The Commission notes that the Dutch authorities have adopted a
policy, according to which an alien, who resides in the Netherlands,
is only allowed to bring with him one of his spouses, according to his
own choice, and the children born out of that relationship.
The Commission admits that this rule does create a difference of
treatment on the ground of birth. It recalls however that, for the
purpose of Article 14 (Art. 14), a difference of treatment is
discriminatory if it "has no objective and reasonable justification",
that is, if it does not pursue a "legitimate aim" or if there is not
a "reasonable relationship of proportionality between the means
employed and the aim sought to be realised" (See, inter alia, Eur.
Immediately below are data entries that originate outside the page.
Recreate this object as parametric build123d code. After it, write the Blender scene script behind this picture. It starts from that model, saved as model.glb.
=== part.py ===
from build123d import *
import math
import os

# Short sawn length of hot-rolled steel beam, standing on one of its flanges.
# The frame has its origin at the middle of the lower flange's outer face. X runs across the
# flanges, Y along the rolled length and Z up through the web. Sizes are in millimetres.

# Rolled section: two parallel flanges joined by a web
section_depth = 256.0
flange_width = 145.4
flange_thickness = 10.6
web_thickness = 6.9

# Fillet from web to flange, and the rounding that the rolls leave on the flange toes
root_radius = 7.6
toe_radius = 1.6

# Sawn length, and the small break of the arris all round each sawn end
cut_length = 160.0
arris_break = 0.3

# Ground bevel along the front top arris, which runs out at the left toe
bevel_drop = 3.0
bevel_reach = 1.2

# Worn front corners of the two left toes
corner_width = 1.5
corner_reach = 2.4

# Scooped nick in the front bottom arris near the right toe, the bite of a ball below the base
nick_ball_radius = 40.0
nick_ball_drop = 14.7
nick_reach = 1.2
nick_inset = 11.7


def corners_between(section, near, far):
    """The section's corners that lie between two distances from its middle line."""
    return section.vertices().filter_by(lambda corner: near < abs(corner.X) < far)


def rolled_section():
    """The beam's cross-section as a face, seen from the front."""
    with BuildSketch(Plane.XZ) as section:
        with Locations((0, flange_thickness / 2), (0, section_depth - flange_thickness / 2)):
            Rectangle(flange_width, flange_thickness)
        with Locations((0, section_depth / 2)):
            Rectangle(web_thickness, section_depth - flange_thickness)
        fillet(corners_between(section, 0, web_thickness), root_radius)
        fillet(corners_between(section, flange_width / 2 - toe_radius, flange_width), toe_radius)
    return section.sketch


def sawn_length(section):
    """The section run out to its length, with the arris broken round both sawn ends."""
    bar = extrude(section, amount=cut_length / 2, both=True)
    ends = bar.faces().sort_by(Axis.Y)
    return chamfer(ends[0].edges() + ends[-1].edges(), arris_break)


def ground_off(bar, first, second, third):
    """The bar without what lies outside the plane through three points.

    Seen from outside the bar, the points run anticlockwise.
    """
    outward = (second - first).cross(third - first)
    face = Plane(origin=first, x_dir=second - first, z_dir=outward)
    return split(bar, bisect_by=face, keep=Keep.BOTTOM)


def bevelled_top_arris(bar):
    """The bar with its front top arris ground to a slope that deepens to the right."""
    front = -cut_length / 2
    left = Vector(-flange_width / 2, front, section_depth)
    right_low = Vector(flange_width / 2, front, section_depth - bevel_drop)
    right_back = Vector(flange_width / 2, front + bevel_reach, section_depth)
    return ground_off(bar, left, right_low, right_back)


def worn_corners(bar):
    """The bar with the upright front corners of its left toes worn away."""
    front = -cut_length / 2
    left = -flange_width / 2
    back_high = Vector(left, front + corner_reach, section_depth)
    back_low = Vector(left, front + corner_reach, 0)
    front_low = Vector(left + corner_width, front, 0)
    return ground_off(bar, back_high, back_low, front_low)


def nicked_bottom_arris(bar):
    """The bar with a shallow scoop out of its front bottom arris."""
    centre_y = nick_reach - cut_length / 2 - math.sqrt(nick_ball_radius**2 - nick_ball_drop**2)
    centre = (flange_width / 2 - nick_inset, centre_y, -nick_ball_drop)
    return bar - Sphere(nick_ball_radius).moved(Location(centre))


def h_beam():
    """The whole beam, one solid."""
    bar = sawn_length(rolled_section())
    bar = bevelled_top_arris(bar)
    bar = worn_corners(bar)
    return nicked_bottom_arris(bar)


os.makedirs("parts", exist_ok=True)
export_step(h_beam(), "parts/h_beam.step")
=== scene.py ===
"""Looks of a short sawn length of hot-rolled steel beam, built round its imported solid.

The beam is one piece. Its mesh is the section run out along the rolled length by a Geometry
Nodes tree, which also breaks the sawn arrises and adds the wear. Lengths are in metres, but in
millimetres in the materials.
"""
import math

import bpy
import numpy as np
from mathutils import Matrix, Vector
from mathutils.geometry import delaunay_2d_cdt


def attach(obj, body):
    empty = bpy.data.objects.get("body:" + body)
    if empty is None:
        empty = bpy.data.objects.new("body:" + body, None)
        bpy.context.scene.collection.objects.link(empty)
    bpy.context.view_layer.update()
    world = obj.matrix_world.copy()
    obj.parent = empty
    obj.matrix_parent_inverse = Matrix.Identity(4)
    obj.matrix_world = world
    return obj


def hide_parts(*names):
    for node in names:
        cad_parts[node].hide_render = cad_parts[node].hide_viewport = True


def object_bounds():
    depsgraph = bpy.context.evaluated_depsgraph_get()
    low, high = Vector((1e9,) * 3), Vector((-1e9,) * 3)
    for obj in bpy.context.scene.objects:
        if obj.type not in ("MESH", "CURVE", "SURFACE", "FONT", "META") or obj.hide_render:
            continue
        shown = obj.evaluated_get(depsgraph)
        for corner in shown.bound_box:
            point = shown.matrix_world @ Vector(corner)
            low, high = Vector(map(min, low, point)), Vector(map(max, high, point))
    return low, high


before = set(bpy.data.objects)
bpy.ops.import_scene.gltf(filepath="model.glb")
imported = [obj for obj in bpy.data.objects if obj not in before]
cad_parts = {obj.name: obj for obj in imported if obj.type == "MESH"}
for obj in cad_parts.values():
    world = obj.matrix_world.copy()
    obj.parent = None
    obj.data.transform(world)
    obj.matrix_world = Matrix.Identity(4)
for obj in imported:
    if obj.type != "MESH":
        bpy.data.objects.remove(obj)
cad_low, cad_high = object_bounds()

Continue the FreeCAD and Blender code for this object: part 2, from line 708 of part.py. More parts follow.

Court H.R., Darby judgment of 23 October 1990, Series A no. 187, p. 12,
para. 31).
In respect of the present case, the Commission has already noted
that the policy in question pursued a legitimate aim. It further notes
that the difference of treatment follows from the second applicant's
legal status in that his mother, unlike his father's second wife, is
not entitled to reside in the Netherlands and in fact lives in Morocco
with his brother and four sisters. In these circumstances, the
Commission finds that the difference of treatment has an objective and
reasonable justification.
The Commission therefore concludes that the present application
does not disclose any appearance of discrimination on the ground of
birth contrary to Article 14 (Art. 14) of the Convention in conjunction
with Article 8 (Art. 8).
It follows that the application in this respect is also
manifestly ill-founded within the meaning of Article 27 para. 2
(Art. 27-2) of the Convention.
For these reasons, the Commission, by a majority
DECLARES THE APPLICATION INADMISSIBLE.